California Hospital News Roundup for the Week of November 1, 2013
Jacobs Medical Center, La Jolla
Last week, the UC-San Diego Health System announced that an anonymous donor has committed $25 million to help finance remaining work on the Jacobs Medical Center, provided that the donation is matched by other private contributors, U-T San Diego reports.
If the funding comes through, the health system will meet its goal of obtaining $130 million in private funds for the project, though most of the total $839 million cost will be met through public sources.
The 510,000 square-foot, 245-bed center reached the halfway point of construction last week and is scheduled to open in 2016 (Robbins, U-T San Diego, 10/24).
Kaiser Permanente, Temecula
Kaiser Permanente has dropped plans to build a hospital and medical center in Temecula, according to a company spokesperson, the Riverside Press Enterprise reports (Downey, Riverside Press-Enterprise, 10/28).
The move comes after Kaiser last week submitted to city officials a conceptual plan for a 900,000 square-foot medical campus in Murrieta (California Healthline, 10/25).
Riverside County Regional Medical Center
This week, the California State Association of Counties awarded Riverside County Regional Medical Center the Challenge Award for its successful campaign to reduce surgical site infections, the Riverside Press-Enterprise reports.
In 2011, the medical center developed an education plan for everyone involved in the surgery and care of patients, adopted policies to limit the traffic flow in operating rooms and carefully monitored physicians and staff for compliance. As a result, the standardized infections ratio at the center decreased by 76.26% between 2010 and 2012 (Riverside Press-Enterprise, 10/28).
San Francisco General Hospital
Officials at San Francisco General Hospital on four occasions asked the San Francisco Sheriff's Department to search the medical center for a missing patient who was later found dead, according to an attorney hired by the patient's family, the AP/Contra Costa Times reports (AP/Contra Costa Times, 10/29).

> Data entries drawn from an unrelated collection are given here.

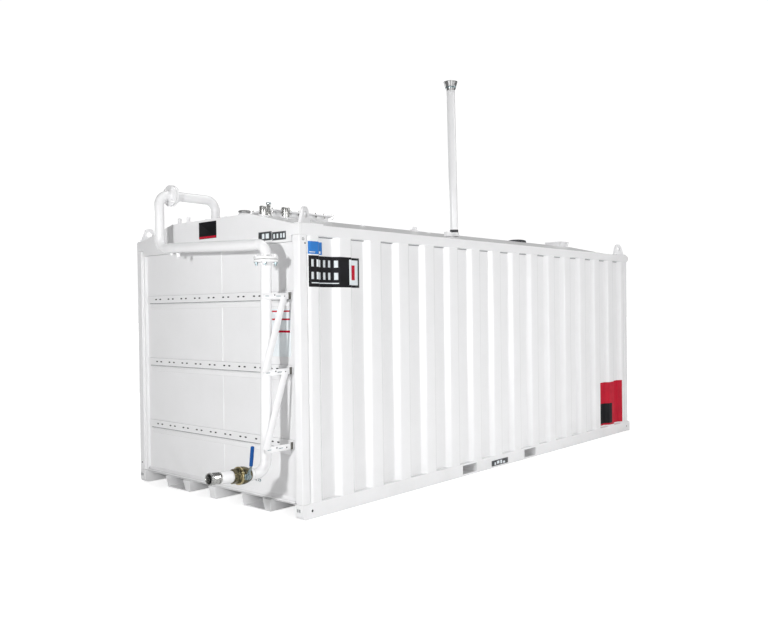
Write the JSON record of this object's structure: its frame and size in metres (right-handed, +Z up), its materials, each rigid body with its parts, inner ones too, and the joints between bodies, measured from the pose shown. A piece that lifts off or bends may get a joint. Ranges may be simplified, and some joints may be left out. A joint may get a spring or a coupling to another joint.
{
  "type": "diesel fuel tank",
  "caption": "Container-format double-skin diesel tank: corrugated white steel shell on runners, fill pipe with ball valve on one end, roof fittings and a tall vent.",
  "frame": {"origin": "on the ground at the middle of the frame, on the underside of the centre runner", "axes": "+Z up, +Y along the tank away from the fill pipe's end, +X across it towards the long side that the fill pipe stands near"},
  "size_m": [2.438, 6.901, 4.164],
  "materials": {
    "white_paint": "semi-gloss white paint on steel",
    "brass": "cast and machined",
    "bare_steel": "machined",
    "blue_vinyl": "dipped sleeve",
    "cast_alloy": "dull cast",
    "dark_cap": "matt"
  },
  "bodies": {
    "tank": {"bottom_rail_right": "white_paint", "bottom_rail_left": "white_paint", "top_rail_right": "white_paint", "top_rail_left": "white_paint", "side_wall_right": "white_paint", "side_wall_left": "white_paint", "end_pocket_right": "white_paint", "end_pocket_left": "white_paint", "post_front_right": "white_paint", "post_front_left": "white_paint", "post_rear_right": "white_paint", "post_rear_left": "white_paint", "lifting_lug_front_right": "white_paint", "lifting_lug_front_left": "white_paint", "lifting_lug_rear_right": "white_paint", "lifting_lug_rear_left": "white_paint", "end_wall_front": "white_paint", "end_wall_rear": "white_paint", "front_header": "white_paint", "roof_panel": "white_paint", "rear_deck": "white_paint", "floor_panel": "white_paint", "centre_runner": "white_paint", "drilled_strap_upper": "white_paint", "drilled_strap_middle": "white_paint", "drilled_strap_lower": "white_paint", "pipe_bracket_upper": "white_paint", "pipe_bracket_middle": "white_paint", "pipe_bracket_lower": "white_paint", "pipe_strut_upper": "white_paint", "pipe_strut_lower": "white_paint", "standpipe": "white_paint", "cross_pipe": "white_paint", "roof_pipe": "white_paint", "valve_body": "brass", "pipe_sleeve": "white_paint", "hose_nipple": "bare_steel", "manway_neck": "white_paint", "manway_cover": "white_paint", "filler_cap_front": "bare_steel", "filler_cap_rear": "bare_steel", "vent_pipe": "white_paint", "vent_cap": "cast_alloy", "round_hatch": "dark_cap", "box_hatch": "white_paint"},
    "lever": {"valve_lever": "bare_steel", "lever_grip": "blue_vinyl"}
  },
  "joints": [
    {"name": "valve_turn", "type": "hinge", "parent": "tank", "child": "lever", "pos_m": [1.1123, -3.4954, 0.42709], "axis": [1, 0, 0], "range_deg": [0, 90]}
  ]
}
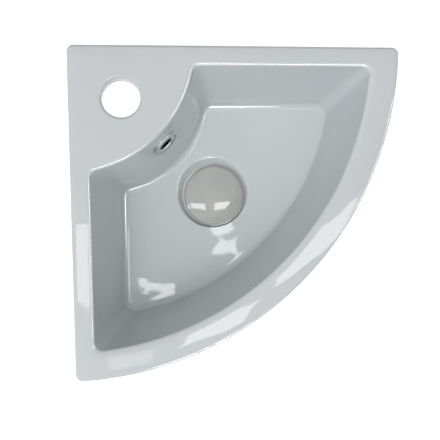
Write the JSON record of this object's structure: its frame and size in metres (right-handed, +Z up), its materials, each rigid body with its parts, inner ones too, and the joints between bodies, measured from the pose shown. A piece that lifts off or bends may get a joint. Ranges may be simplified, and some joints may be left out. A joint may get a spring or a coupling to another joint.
{
  "type": "corner basin",
  "caption": "Wall-hung quarter-round ceramic corner wash basin with a tap hole in its corner deck, a trimmed overflow and a press-to-open waste with a domed cap.",
  "frame": {"origin": "the upright corner where the two walls meet, on the level of the deck", "axes": "+X along the back wall, -Y along the left wall, +Z up out of the deck"},
  "size_m": [0.3031, 0.3031, 0.186],
  "materials": {
    "glaze": "gloss white glaze",
    "cap_glaze": "gloss warm white glaze",
    "chrome": "polished chrome plate",
    "brass": "turned",
    "spring_steel": "drawn wire",
    "steel": "zinc plated",
    "black_rubber": "matte",
    "pale_rubber": "matte",
    "black_plastic": "moulded",
    "white_plastic": "moulded"
  },
  "bodies": {
    "basin": {"basin_body": "glaze", "overflow_ring": "chrome", "overflow_sleeve": "black_plastic", "waste_body": "chrome", "flange_gasket": "pale_rubber", "taper_seal": "black_rubber", "slip_washer": "white_plastic", "back_nut": "brass", "latch_barrel": "brass", "barrel_cap": "brass", "latch_spring": "spring_steel"},
    "plug": {"plug_cap": "cap_glaze", "plug_carrier": "chrome", "plug_seal": "black_rubber", "push_stem": "brass", "stem_lock_nut": "steel"},
    "rotor": {"latch_rotor": "white_plastic"}
  },
  "joints": [
    {"name": "plug_lift", "type": "slide", "parent": "basin", "child": "plug", "axis": [0, 0, 1], "range_m": [0, 0.009], "deforming": ["latch_spring"]},
    {"name": "rotor_turn", "type": "hinge", "parent": "plug", "child": "rotor", "pos_m": [0.1385, -0.1385, -0.127], "axis": [0, 0, 1], "range_deg": [0, 45]}
  ],
  "couplings": [
    {"joint": "rotor_turn", "follows": "plug_lift", "rad_per_m": 87.2}
  ]
}
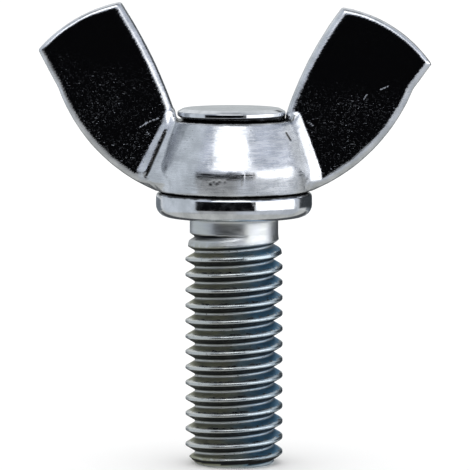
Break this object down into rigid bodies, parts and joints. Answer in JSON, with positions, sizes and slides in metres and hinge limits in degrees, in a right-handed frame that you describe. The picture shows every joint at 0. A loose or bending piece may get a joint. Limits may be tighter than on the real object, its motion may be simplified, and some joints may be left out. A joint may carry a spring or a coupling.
{
  "type": "wing screw",
  "caption": "Thumb-turned wing screw: a forged two-wing head riveted on a collared stud with a right-hand machine thread.",
  "frame": {"origin": "on the screw's axis, in the plane of the collar's underside, which bears on the work", "axes": "+Z along the screw's axis, up to the wings; X along the span of the wings, with the slightly taller wing at -X; -Y is the front"},
  "size_m": [0.0315, 0.0126, 0.0372],
  "materials": {
    "zinc_head": "bright zinc plate over forged steel, mirror-smooth wing faces with fine handling scratches, duller sheared rims",
    "zinc_stud": "bright zinc plate with a faint blue passivation, rolled thread"
  },
  "bodies": {
    "root": {"wing_head": "zinc_head", "threaded_stud": "zinc_stud"}
  },
  "joints": []
}
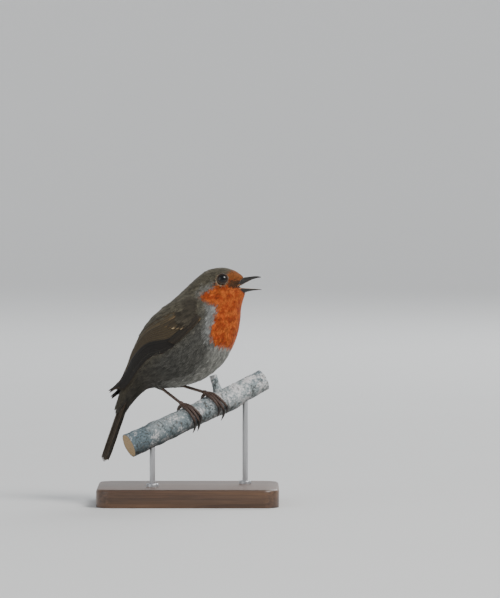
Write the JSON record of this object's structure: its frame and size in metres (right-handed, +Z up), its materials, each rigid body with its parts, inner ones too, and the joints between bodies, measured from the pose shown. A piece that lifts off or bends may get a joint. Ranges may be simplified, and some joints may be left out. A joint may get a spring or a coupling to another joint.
{
  "type": "robin",
  "caption": "Life-size singing robin with an open bill, perched on a short cut length of branch that rods hold over a flat wooden display base.",
  "frame": {"origin": "middle of the display base's underside, on the surface it stands on", "axes": "+X the way the bird faces, +Y to the bird's left, +Z up; the bird itself is turned 8 degrees to its right"},
  "size_m": [0.1, 0.076, 0.1302],
  "materials": {
    "feathers": "soft overlapping feathers, grey-brown above with an orange face and breast",
    "flight_feathers": "smooth, brown with paler edges",
    "bill": "horn, low gloss",
    "mouth": "moist",
    "eye": "polished",
    "leg_skin": "scaled, satin",
    "claw": "horn",
    "bark": "smooth pale bark, sawn ends",
    "stand_wood": "oiled, satin",
    "stand_metal": "satin"
  },
  "bodies": {
    "root": {"bill_lower": "bill", "bill_upper": "bill", "claw_1_left": "claw", "claw_1_right": "claw", "claw_2_left": "claw", "claw_2_right": "claw", "claw_3_left": "claw", "claw_3_right": "claw", "claw_4_left": "claw", "claw_4_right": "claw", "eye_left": "eye", "eye_right": "eye", "foot_left": "leg_skin", "foot_right": "leg_skin", "head": "feathers", "neck": "feathers", "perch": "bark", "stand_base": "stand_wood", "stand_rod_high": "stand_metal", "stand_rod_low": "stand_metal", "tail": "flight_feathers", "tail_coverts": "feathers", "tarsus_left": "leg_skin", "tarsus_right": "leg_skin", "thigh_left": "feathers", "thigh_right": "feathers", "tongue": "mouth", "trunk": "feathers", "wing_coverts_left": "flight_feathers", "wing_coverts_right": "flight_feathers", "wing_primaries_left": "flight_feathers", "wing_primaries_right": "flight_feathers", "wing_secondaries_left": "flight_feathers", "wing_secondaries_right": "flight_feathers"}
  },
  "joints": []
}
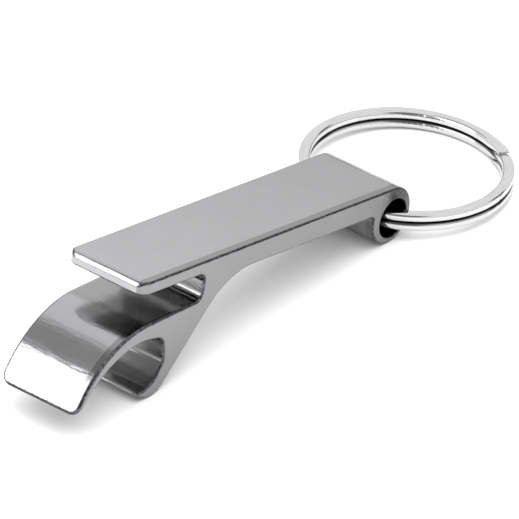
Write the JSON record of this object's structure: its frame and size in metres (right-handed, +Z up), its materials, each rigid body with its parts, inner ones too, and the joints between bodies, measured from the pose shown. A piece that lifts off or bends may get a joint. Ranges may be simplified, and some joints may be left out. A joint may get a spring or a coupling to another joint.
{
  "type": "keychain bottle opener",
  "caption": "One-piece opener with a cap mouth, a curved prying lever, a can-tab claw and an eyelet that carries a split key ring.",
  "frame": {"origin": "middle of the bounding box's underside, on the surface that the opener and the ring rest on", "axes": "+X from the lever's tip towards the key ring, +Z up; the opener rests on its claw and its eyelet with the plate's front raised"},
  "size_m": [0.0791, 0.0248, 0.0156],
  "materials": {
    "extrusion": "smooth satin-polished aluminium",
    "ring_wire": "bright nickel-plated steel wire"
  },
  "bodies": {
    "opener": {"opener_body": "extrusion"},
    "key_ring": {"split_ring": "ring_wire"}
  },
  "joints": [
    {"name": "ring_swing", "type": "hinge", "parent": "opener", "child": "key_ring", "pos_m": [0.01654, -0.001, 0.00302], "axis": [0, -1, 0], "range_deg": [-184, 158]}
  ]
}
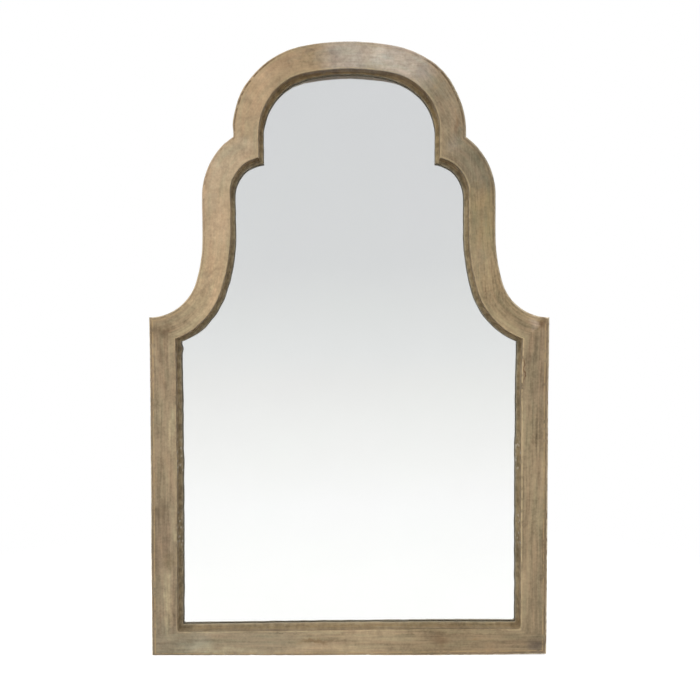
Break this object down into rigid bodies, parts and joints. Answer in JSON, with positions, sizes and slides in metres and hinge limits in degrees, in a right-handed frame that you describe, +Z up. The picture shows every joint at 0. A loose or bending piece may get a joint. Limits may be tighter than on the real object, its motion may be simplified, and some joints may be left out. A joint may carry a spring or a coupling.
{
  "type": "wall mirror",
  "caption": "Cathedral arch wall mirror: flat carved wooden frame with stepped arched top, sunk silvered glass, screwed back panel and swinging ring hangers.",
  "frame": {"origin": "middle of the underside of the bottom rail, halfway between the face of the frame and the back of the wall pads", "axes": "+Z up, +Y towards the wall, so the glass faces -Y, and +X to the right of someone who looks into the mirror"},
  "size_m": [0.662, 0.0424, 1.0162],
  "materials": {
    "frame_wood": "washed grey-brown stain, waxed",
    "dowel_wood": "bare",
    "mirror_glass": "silvered at the back",
    "foam": "matte",
    "fibreboard": "bare hardboard",
    "rubber": "matte",
    "zinc_steel": "zinc plated"
  },
  "bodies": {
    "mirror": {"bottom_rail": "frame_wood", "left_stile": "frame_wood", "right_stile": "frame_wood", "left_shoulder": "frame_wood", "right_shoulder": "frame_wood", "left_haunch": "frame_wood", "right_haunch": "frame_wood", "crown": "frame_wood", "left_mitre_dowel_outer": "dowel_wood", "left_mitre_dowel_inner": "dowel_wood", "left_neck_dowel_outer": "dowel_wood", "left_neck_dowel_inner": "dowel_wood", "left_cusp_dowel_outer": "dowel_wood", "left_cusp_dowel_inner": "dowel_wood", "left_arch_dowel_outer": "dowel_wood", "left_arch_dowel_inner": "dowel_wood", "right_mitre_dowel_outer": "dowel_wood", "right_mitre_dowel_inner": "dowel_wood", "right_neck_dowel_outer": "dowel_wood", "right_neck_dowel_inner": "dowel_wood", "right_cusp_dowel_outer": "dowel_wood", "right_cusp_dowel_inner": "dowel_wood", "right_arch_dowel_outer": "dowel_wood", "right_arch_dowel_inner": "dowel_wood", "mirror_glass": "mirror_glass", "left_glass_pad": "rubber", "right_glass_pad": "rubber", "foam_sheet": "foam", "back_panel": "fibreboard", "left_panel_screw_base": "zinc_steel", "left_panel_screw_stile_low": "zinc_steel", "left_panel_screw_stile_high": "zinc_steel", "left_panel_screw_cove": "zinc_steel", "left_panel_screw_waist": "zinc_steel", "left_panel_screw_haunch": "zinc_steel", "right_panel_screw_base": "zinc_steel", "right_panel_screw_stile_low": "zinc_steel", "right_panel_screw_stile_high": "zinc_steel", "right_panel_screw_cove": "zinc_steel", "right_panel_screw_waist": "zinc_steel", "right_panel_screw_haunch": "zinc_steel", "left_hanger_strap": "zinc_steel", "right_hanger_strap": "zinc_steel", "left_strap_screw_top": "zinc_steel", "left_strap_screw_bottom": "zinc_steel", "right_strap_screw_top": "zinc_steel", "right_strap_screw_bottom": "zinc_steel", "left_wall_pad_foot": "rubber", "left_wall_pad_haunch": "rubber", "right_wall_pad_foot": "rubber", "right_wall_pad_haunch": "rubber"},
    "left_hanging_ring": {"left_ring": "zinc_steel"},
    "right_hanging_ring": {"right_ring": "zinc_steel"}
  },
  "joints": [
    {"name": "left_ring_swing", "type": "hinge", "parent": "mirror", "child": "left_hanging_ring", "pos_m": [-0.229, 0.0171, 0.75], "axis": [1, 0, 0], "range_deg": [0, 180]},
    {"name": "right_ring_swing", "type": "hinge", "parent": "mirror", "child": "right_hanging_ring", "pos_m": [0.229, 0.0171, 0.75], "axis": [1, 0, 0], "range_deg": [0, 180]}
  ]
}
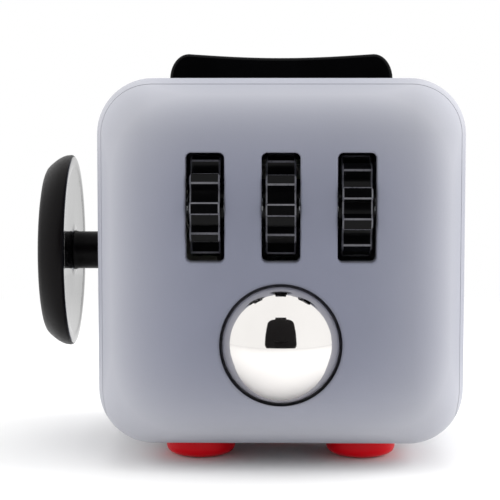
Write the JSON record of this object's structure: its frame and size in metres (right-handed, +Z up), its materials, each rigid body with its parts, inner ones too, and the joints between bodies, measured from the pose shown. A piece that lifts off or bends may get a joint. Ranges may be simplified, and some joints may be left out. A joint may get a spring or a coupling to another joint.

The patient -- a 57-year-old woman -- was admitted to the hospital on Sept. 19 with an infection and was found to be missing from her hospital room on Sept. 21. On Oct. 8, a member of the hospital's engineering staff found the woman's body in a hospital stairwell used as a fire escape (California Healthline, 10/18).
Seton Medical Center, Daly City
Last week, the parents of a stillborn infant whose body was lost at Seton Medical Center and later found at a commercial laundry center filed a lawsuit against the hospital in San Mateo County Superior Court, the San Jose Mercury News reports.
The infant was stillborn at the hospital on Oct. 29. Two days later, then-hospital director James Schuessler told Rina and Julio Arriaza that the infant's body had been covered in a sheet as per hospital protocol but that housekeeping had placed the sheet-wrapped body with the hospital's dirty linens. The body reportedly was found at a Santa Cruz cleaning facility.
Schuessler told the parents that unspecified actions had been taken at the hospital to prevent the situation from occurring again. The hospital also covered the cost of the burial (Melvin, San Jose Mercury News, 10/31).